▶ **WRITTEN TASK**: In the listing below, locate the line that contains "const clear = BENDS.find((bend)" and the line that contains "zip(*points))), Vector(map(max, zip(*points)))". Restate word for word those two lines and every line between them, and nothing else.

* start DATA IN THIS EXERCISE *

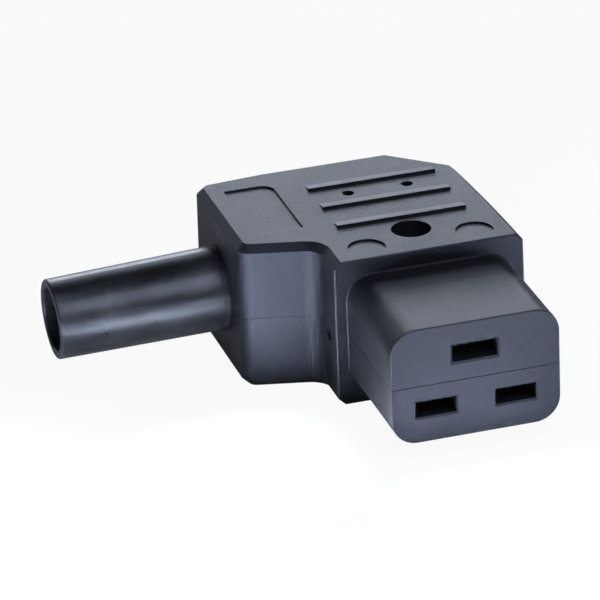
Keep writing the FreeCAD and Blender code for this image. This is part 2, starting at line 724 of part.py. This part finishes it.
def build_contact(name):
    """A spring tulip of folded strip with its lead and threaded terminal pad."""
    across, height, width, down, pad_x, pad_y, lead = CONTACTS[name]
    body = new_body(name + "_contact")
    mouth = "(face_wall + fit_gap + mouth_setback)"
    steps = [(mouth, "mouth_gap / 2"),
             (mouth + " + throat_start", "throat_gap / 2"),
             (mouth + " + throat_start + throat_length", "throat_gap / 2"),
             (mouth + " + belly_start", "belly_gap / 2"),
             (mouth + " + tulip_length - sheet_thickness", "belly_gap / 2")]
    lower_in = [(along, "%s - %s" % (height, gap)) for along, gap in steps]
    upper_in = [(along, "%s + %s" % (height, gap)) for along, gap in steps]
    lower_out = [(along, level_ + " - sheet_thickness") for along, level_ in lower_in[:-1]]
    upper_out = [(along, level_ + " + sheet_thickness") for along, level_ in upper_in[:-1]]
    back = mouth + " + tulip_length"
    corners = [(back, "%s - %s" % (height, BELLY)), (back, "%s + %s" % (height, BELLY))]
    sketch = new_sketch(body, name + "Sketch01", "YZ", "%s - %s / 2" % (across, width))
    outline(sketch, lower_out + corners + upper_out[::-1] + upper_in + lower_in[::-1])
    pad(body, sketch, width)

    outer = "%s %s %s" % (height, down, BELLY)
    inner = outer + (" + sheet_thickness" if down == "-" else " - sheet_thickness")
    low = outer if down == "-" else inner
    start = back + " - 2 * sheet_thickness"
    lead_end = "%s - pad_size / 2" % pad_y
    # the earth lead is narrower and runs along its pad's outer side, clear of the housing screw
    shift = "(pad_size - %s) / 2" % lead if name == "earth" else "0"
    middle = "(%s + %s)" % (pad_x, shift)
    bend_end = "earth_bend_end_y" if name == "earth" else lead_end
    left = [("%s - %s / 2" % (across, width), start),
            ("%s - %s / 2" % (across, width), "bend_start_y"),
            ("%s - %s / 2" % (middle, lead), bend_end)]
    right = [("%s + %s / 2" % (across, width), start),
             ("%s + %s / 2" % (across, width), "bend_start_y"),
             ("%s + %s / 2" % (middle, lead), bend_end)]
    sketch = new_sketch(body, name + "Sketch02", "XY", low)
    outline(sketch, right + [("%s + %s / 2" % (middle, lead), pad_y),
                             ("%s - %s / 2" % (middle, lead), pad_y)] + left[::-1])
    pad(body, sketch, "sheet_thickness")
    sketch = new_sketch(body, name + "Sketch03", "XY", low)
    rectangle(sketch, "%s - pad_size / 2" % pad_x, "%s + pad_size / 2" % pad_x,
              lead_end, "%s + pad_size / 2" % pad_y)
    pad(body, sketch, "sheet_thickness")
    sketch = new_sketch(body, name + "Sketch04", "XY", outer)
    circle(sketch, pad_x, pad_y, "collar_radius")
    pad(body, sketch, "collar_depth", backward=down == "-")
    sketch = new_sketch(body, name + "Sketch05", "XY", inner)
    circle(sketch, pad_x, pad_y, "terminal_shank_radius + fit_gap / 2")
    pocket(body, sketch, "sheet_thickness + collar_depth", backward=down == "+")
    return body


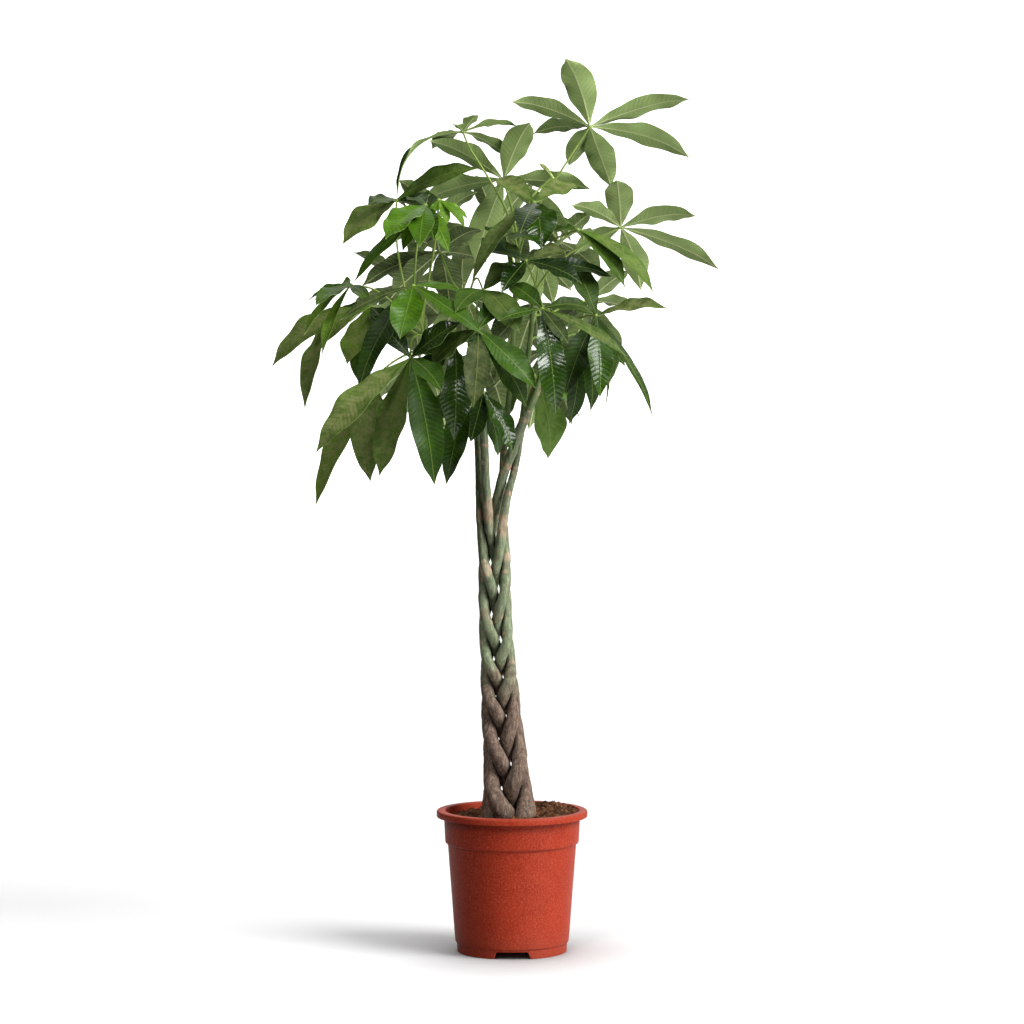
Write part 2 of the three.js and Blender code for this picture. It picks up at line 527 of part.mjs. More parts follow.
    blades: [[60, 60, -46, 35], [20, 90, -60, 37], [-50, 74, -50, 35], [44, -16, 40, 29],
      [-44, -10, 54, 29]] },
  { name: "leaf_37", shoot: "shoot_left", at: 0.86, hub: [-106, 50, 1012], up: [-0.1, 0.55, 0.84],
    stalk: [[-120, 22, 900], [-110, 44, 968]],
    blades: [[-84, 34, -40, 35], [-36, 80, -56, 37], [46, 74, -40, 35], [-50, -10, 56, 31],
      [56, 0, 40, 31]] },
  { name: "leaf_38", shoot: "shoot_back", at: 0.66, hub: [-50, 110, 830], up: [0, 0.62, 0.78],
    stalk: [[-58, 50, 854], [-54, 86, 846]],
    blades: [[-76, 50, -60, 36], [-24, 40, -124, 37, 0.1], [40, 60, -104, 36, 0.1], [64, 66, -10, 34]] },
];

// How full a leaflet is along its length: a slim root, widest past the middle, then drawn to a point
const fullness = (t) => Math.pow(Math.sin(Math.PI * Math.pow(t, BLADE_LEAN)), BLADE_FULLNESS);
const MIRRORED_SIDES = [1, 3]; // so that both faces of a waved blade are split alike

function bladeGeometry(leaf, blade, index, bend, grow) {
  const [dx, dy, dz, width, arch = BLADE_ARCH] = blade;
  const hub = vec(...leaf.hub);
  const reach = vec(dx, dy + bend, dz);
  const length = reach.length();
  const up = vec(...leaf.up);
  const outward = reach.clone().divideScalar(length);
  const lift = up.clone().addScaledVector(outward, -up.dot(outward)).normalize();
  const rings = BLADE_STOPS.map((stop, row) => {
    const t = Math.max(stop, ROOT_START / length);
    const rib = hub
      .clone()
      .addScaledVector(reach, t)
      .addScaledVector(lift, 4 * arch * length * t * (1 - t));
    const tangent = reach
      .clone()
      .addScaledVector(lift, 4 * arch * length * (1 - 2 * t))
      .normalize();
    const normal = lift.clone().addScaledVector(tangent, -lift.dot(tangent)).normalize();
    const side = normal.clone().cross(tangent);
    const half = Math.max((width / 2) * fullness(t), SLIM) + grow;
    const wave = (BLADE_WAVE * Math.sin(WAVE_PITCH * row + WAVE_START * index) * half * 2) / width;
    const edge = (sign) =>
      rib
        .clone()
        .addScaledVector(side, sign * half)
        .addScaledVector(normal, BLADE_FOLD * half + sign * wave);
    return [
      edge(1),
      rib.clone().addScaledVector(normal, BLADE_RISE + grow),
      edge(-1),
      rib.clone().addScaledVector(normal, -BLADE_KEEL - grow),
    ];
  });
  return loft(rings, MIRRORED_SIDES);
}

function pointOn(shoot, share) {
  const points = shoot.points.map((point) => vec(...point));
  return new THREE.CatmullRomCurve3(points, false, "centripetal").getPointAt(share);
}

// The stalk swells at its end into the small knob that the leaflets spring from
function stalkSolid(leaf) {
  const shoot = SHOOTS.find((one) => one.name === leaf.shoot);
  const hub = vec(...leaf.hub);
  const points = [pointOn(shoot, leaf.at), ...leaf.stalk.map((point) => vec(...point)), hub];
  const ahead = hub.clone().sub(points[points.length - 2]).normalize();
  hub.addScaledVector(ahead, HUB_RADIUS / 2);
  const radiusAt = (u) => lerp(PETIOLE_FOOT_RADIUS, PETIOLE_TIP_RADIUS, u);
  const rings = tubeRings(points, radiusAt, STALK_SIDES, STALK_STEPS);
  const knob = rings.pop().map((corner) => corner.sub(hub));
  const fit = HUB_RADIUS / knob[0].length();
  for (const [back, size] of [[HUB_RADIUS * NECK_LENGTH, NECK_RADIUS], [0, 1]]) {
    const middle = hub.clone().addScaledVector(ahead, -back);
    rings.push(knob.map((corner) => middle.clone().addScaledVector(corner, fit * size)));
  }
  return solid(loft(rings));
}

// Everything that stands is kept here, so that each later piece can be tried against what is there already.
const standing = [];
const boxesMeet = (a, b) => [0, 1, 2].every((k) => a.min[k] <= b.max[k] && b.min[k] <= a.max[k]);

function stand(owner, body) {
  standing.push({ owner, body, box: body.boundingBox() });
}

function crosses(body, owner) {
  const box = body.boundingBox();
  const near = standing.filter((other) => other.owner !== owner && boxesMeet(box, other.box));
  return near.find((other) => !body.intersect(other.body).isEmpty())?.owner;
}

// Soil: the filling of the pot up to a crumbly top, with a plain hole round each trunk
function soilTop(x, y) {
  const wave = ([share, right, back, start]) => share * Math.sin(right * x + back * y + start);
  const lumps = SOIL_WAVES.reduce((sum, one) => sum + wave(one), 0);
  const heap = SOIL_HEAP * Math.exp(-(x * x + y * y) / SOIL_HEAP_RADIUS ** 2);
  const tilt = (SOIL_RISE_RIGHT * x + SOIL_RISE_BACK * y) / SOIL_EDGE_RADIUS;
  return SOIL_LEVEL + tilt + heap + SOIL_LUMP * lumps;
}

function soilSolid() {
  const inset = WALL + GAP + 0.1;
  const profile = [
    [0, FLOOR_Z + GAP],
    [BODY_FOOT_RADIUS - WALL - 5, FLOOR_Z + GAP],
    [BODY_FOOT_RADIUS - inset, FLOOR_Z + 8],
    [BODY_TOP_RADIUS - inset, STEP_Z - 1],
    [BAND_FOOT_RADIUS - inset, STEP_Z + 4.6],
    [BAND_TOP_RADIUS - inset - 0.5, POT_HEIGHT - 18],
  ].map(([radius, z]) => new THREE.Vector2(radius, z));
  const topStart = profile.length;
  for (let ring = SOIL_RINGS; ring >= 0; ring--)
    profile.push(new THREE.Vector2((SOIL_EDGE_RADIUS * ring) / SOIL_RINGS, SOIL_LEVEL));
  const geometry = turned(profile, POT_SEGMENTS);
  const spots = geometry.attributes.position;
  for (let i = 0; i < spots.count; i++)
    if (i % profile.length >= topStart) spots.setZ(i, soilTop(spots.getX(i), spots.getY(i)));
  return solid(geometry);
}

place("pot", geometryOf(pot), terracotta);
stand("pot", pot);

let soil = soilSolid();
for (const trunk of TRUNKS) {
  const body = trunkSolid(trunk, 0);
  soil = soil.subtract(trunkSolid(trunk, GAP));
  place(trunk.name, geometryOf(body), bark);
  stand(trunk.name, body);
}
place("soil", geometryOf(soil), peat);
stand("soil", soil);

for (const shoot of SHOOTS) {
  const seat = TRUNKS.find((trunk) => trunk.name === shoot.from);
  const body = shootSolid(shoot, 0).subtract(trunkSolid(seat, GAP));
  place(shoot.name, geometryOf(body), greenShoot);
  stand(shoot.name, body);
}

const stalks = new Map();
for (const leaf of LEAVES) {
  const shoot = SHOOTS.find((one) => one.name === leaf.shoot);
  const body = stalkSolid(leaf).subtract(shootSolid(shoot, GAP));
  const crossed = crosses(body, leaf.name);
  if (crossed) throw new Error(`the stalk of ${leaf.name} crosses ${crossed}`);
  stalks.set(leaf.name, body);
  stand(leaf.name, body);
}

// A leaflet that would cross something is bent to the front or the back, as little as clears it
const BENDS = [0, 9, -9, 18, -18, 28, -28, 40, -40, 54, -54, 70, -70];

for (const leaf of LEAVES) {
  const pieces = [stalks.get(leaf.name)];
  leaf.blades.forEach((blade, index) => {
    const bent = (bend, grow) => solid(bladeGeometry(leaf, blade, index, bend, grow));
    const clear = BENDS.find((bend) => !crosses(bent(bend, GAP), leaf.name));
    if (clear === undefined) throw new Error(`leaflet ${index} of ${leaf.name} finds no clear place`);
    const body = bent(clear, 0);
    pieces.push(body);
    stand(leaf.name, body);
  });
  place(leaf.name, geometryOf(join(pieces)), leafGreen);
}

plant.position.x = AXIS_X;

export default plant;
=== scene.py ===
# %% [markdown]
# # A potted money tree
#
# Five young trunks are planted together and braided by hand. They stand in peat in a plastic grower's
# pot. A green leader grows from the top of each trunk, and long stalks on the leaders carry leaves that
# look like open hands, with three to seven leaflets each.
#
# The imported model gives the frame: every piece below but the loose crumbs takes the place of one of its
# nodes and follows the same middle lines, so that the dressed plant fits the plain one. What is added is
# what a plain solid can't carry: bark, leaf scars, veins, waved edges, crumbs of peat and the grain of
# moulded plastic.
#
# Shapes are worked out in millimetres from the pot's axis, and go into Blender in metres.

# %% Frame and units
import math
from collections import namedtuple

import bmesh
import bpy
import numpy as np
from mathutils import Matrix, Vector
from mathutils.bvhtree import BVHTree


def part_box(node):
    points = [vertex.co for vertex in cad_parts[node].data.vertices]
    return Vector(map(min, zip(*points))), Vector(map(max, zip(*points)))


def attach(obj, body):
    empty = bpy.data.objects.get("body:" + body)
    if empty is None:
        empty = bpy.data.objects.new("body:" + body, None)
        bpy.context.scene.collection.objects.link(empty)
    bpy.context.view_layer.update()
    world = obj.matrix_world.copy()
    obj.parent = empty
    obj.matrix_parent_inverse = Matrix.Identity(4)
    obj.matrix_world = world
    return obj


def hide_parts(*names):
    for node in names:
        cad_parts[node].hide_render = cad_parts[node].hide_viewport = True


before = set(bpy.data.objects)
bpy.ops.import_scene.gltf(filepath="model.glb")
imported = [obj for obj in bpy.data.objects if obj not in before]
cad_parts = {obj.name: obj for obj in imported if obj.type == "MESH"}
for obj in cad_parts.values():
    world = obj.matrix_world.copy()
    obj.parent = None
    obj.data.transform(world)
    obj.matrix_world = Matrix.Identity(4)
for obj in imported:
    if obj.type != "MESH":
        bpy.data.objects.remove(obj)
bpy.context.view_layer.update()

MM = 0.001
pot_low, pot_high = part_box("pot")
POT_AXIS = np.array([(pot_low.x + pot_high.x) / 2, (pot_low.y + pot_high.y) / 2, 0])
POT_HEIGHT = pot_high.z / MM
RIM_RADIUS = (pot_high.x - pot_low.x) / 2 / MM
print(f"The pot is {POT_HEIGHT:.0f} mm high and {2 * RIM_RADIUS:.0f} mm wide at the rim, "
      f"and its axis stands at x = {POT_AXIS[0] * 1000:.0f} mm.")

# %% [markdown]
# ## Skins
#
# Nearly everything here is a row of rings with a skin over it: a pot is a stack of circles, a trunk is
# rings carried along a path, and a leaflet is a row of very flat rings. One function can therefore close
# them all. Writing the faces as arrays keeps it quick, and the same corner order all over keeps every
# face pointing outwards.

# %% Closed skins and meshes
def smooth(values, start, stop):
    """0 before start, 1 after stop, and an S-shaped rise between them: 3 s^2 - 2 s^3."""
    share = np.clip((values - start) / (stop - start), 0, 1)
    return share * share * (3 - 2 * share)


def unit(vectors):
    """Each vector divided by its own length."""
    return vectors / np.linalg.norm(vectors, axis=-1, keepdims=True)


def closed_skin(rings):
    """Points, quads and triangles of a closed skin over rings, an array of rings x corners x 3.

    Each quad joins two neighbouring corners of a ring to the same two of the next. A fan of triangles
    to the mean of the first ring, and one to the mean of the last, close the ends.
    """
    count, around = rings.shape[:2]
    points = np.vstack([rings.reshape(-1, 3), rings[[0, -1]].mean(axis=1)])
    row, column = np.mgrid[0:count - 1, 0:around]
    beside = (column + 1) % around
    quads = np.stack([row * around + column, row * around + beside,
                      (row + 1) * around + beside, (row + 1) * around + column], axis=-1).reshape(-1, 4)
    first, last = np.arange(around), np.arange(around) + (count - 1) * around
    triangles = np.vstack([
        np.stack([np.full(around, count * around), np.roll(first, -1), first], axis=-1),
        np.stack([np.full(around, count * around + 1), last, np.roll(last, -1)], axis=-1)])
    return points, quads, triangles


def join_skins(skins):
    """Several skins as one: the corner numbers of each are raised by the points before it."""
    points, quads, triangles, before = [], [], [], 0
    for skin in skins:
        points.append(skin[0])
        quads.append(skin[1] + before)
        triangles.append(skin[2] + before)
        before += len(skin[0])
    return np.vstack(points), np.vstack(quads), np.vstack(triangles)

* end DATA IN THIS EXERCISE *

▶ **THE RESPONSE**:
    const clear = BENDS.find((bend) => !crosses(bent(bend, GAP), leaf.name));
    if (clear === undefined) throw new Error(`leaflet ${index} of ${leaf.name} finds no clear place`);
    const body = bent(clear, 0);
    pieces.push(body);
    stand(leaf.name, body);
  });
  place(leaf.name, geometryOf(join(pieces)), leafGreen);
}

plant.position.x = AXIS_X;

export default plant;
=== scene.py ===
# %% [markdown]
# # A potted money tree
#
# Five young trunks are planted together and braided by hand. They stand in peat in a plastic grower's
# pot. A green leader grows from the top of each trunk, and long stalks on the leaders carry leaves that
# look like open hands, with three to seven leaflets each.
#
# The imported model gives the frame: every piece below but the loose crumbs takes the place of one of its
# nodes and follows the same middle lines, so that the dressed plant fits the plain one. What is added is
# what a plain solid can't carry: bark, leaf scars, veins, waved edges, crumbs of peat and the grain of
# moulded plastic.
#
# Shapes are worked out in millimetres from the pot's axis, and go into Blender in metres.

# %% Frame and units
import math
from collections import namedtuple

import bmesh
import bpy
import numpy as np
from mathutils import Matrix, Vector
from mathutils.bvhtree import BVHTree


def part_box(node):
    points = [vertex.co for vertex in cad_parts[node].data.vertices]
    return Vector(map(min, zip(*points))), Vector(map(max, zip(*points)))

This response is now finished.